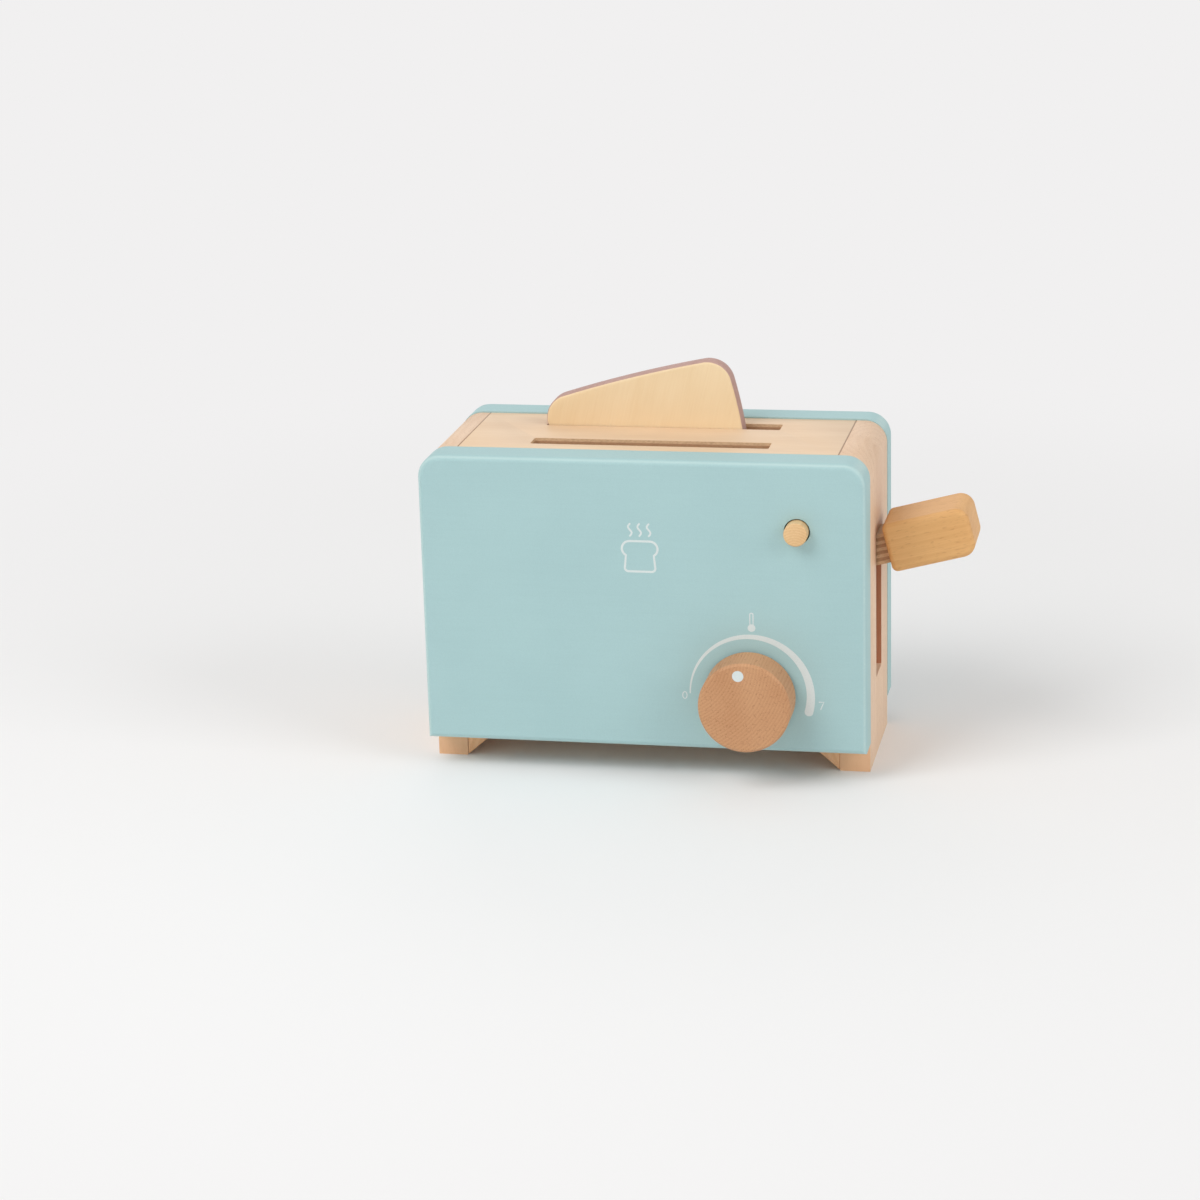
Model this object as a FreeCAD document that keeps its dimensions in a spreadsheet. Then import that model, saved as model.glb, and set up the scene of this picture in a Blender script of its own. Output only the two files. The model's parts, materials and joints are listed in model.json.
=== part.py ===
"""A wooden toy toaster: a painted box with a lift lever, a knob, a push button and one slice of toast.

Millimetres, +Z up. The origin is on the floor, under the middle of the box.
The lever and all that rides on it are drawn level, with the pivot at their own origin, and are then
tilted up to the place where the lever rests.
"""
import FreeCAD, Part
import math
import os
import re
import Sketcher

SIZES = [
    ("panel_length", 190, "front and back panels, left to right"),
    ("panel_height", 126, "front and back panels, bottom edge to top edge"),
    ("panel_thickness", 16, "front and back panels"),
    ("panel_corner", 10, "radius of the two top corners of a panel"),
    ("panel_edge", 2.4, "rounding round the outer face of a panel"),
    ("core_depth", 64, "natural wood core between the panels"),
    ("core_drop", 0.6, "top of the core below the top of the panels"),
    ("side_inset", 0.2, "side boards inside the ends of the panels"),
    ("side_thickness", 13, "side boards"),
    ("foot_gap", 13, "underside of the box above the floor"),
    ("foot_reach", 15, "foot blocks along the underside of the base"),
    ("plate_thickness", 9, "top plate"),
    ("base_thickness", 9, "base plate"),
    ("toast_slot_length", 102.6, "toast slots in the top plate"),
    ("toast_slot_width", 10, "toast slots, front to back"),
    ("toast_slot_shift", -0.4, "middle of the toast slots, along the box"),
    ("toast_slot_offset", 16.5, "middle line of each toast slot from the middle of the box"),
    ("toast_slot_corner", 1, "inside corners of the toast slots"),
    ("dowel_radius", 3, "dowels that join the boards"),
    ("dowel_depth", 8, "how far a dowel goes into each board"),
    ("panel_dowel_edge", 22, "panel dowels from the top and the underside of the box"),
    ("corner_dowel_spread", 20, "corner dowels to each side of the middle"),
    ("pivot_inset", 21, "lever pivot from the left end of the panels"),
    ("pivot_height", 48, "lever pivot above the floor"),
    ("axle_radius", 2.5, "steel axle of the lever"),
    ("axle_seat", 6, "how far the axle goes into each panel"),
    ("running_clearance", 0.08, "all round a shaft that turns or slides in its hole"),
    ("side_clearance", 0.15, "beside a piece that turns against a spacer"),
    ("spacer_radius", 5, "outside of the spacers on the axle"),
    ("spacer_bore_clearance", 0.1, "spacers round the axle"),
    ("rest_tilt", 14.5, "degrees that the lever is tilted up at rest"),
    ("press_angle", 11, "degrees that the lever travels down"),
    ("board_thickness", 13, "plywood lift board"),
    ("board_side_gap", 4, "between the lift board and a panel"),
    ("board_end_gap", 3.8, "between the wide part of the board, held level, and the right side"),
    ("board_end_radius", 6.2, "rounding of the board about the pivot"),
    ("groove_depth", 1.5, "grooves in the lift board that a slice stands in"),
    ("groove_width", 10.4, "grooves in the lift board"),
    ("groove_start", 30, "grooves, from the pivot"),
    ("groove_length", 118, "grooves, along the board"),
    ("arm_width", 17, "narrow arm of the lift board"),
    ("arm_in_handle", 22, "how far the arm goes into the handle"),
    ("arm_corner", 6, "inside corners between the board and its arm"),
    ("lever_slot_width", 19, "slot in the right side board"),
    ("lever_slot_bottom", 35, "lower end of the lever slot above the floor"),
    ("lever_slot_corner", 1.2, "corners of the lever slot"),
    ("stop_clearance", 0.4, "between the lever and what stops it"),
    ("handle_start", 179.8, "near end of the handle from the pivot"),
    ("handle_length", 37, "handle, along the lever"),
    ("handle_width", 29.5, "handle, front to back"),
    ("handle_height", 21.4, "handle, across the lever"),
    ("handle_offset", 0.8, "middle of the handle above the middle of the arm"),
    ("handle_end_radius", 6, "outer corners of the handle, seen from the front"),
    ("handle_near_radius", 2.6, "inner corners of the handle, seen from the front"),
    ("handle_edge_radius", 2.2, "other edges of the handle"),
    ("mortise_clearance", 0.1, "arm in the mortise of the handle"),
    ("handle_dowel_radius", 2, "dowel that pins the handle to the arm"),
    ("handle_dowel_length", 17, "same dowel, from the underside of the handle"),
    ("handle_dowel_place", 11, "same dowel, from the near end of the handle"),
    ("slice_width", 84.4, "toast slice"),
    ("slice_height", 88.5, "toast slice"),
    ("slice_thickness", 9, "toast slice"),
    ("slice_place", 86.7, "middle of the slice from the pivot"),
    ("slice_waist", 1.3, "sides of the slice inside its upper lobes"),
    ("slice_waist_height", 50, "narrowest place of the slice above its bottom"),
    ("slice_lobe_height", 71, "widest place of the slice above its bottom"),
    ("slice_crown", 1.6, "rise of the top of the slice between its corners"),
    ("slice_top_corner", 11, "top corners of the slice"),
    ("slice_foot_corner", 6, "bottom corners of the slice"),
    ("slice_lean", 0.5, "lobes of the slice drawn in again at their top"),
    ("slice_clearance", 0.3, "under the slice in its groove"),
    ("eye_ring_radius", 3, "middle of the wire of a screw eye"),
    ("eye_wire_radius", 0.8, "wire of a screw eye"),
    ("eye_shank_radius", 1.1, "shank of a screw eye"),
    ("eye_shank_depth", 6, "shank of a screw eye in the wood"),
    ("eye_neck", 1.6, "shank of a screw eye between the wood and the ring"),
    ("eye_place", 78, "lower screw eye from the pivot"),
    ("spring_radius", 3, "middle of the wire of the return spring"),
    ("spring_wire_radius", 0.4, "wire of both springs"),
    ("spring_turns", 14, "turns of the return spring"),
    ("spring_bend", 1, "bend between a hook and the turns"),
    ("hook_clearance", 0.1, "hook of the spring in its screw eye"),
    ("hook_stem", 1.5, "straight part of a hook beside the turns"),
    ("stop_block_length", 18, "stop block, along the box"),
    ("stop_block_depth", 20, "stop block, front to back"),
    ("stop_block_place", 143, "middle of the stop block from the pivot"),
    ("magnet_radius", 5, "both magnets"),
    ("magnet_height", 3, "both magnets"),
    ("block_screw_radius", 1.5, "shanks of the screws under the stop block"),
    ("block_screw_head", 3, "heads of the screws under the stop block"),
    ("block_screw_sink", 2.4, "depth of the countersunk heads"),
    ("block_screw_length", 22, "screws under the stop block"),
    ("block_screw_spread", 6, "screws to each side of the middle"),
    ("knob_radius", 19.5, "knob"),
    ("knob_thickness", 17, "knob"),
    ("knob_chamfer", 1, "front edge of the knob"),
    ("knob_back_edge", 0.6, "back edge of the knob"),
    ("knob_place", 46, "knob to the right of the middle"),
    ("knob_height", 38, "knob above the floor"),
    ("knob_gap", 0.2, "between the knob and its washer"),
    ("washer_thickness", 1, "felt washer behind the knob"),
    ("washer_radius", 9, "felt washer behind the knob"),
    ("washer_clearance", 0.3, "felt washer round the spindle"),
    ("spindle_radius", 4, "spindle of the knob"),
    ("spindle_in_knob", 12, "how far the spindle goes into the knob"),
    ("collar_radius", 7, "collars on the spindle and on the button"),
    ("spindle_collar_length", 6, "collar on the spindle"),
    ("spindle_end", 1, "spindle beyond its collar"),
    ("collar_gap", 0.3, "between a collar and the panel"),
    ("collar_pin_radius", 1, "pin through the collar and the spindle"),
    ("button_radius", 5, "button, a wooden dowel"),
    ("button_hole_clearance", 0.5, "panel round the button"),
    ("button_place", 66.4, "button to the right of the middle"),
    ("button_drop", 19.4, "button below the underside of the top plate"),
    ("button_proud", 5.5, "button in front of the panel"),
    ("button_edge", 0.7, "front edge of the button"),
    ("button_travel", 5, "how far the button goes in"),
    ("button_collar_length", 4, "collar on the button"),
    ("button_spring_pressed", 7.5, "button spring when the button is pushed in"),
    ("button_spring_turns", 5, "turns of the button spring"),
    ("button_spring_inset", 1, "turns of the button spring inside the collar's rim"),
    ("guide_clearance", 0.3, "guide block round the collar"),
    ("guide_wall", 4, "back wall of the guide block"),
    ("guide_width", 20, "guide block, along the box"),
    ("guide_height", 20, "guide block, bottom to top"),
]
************
WHAT YOU HAVE TO DO: Only the lines from the opening of the material through the line with "import Sketcher" should be echoed, exactly as written.

EXERCISE RESPONSE:
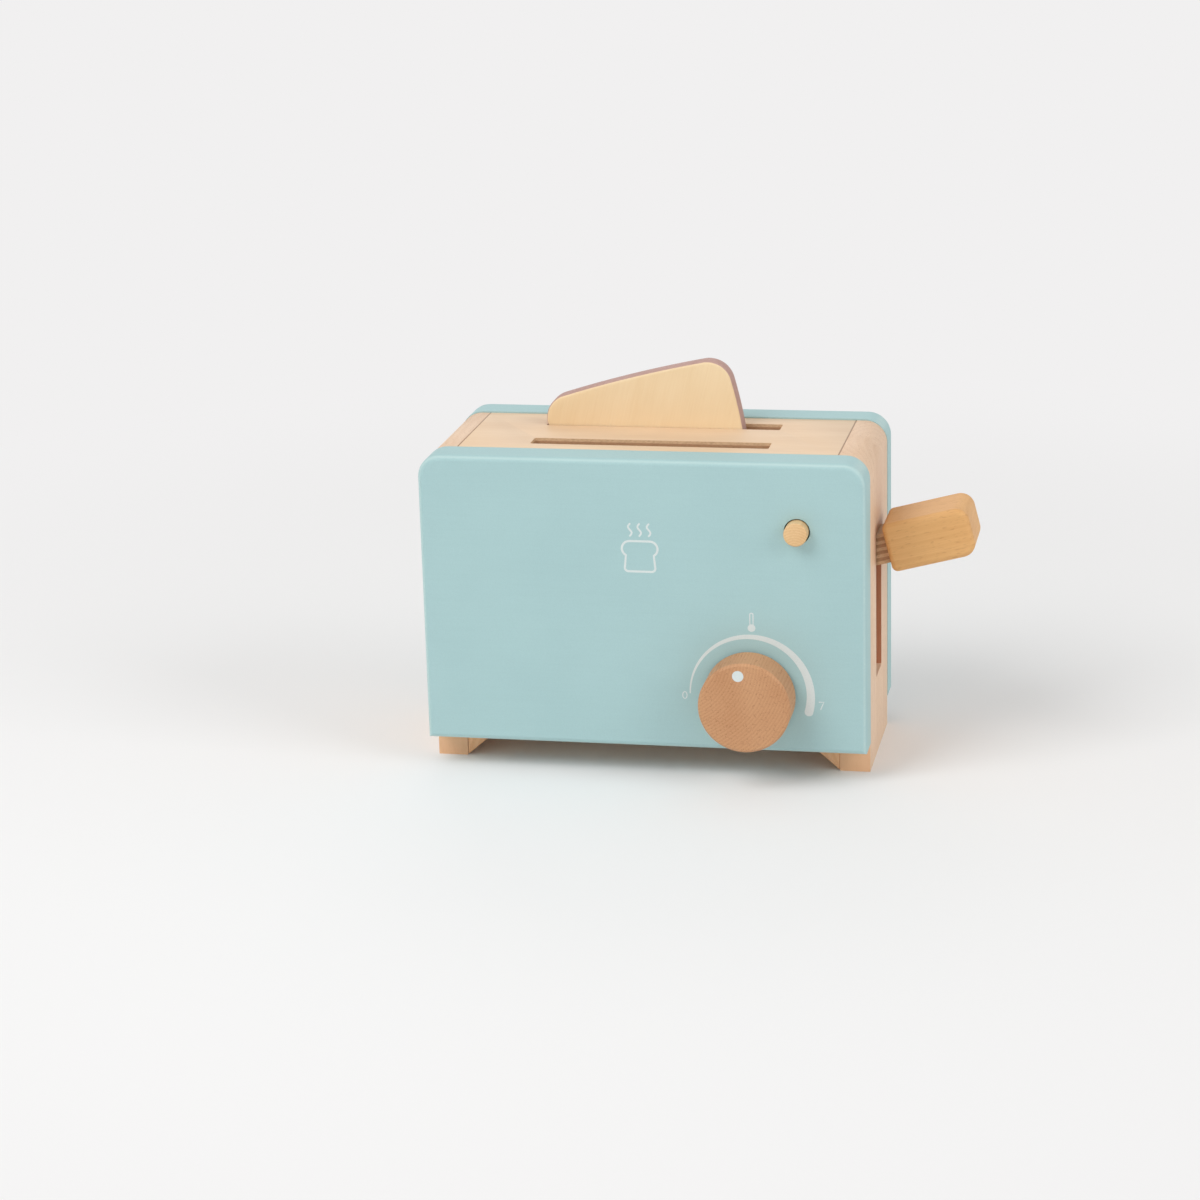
Model this object as a FreeCAD document that keeps its dimensions in a spreadsheet. Then import that model, saved as model.glb, and set up the scene of this picture in a Blender script of its own. Output only the two files. The model's parts, materials and joints are listed in model.json.
=== part.py ===
"""A wooden toy toaster: a painted box with a lift lever, a knob, a push button and one slice of toast.

Millimetres, +Z up. The origin is on the floor, under the middle of the box.
The lever and all that rides on it are drawn level, with the pivot at their own origin, and are then
tilted up to the place where the lever rests.
"""
import FreeCAD, Part
import math
import os
import re
import Sketcher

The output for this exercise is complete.